Reason to Celebrate for 2.9 Million New Yorkers

August 12, 2010

NEW YORK - Social Security turns 75 this weekend. That's a cause for celebration for 2.9 million New Yorkers, many of whom rely on the program to put food on the table and make ends meet; $3.5 billion in Social Security benefits come to New Yorkers every month.

According to Chris Widelo, associate state director for advocacy with AARP-New York, Social Security is crucial for the 25 percent of New Yorkers who are over the age of 65, because it's their only source of income.
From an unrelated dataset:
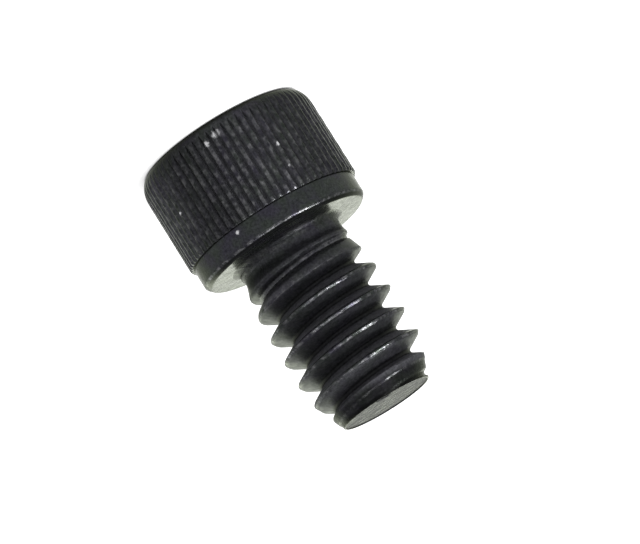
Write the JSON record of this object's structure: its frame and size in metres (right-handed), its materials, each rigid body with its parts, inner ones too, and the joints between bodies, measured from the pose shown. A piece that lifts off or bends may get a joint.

"It's a safety net for many people. We know that you really cannot retire well on Social Security alone, but it's a guaranteed benefit - it's your money that you put into the system, with a guarantee that you will receive a benefit when you retire."

Some in Congress are talking about reducing benefits as a way to cut the deficit, but a new national poll released by AARP shows that 85 percent of Americans oppose cutting Social Security for that purpose. The survey also finds that seven in 10 adults strongly oppose cutting the program.

Geneva Conway is one of the one-in-six New Yorkers who depend on Social Security. She worked 40 years in the food service industry and says she could not stay retired without that monthly check.

"Kitchen work is hard work. I would have still been working, and be on Public Assistance, if I didn't have Social Security - it's a wonderful thing."

Across all ages, almost two-thirds of Americans say their family would be hard hit if Social Security were cut.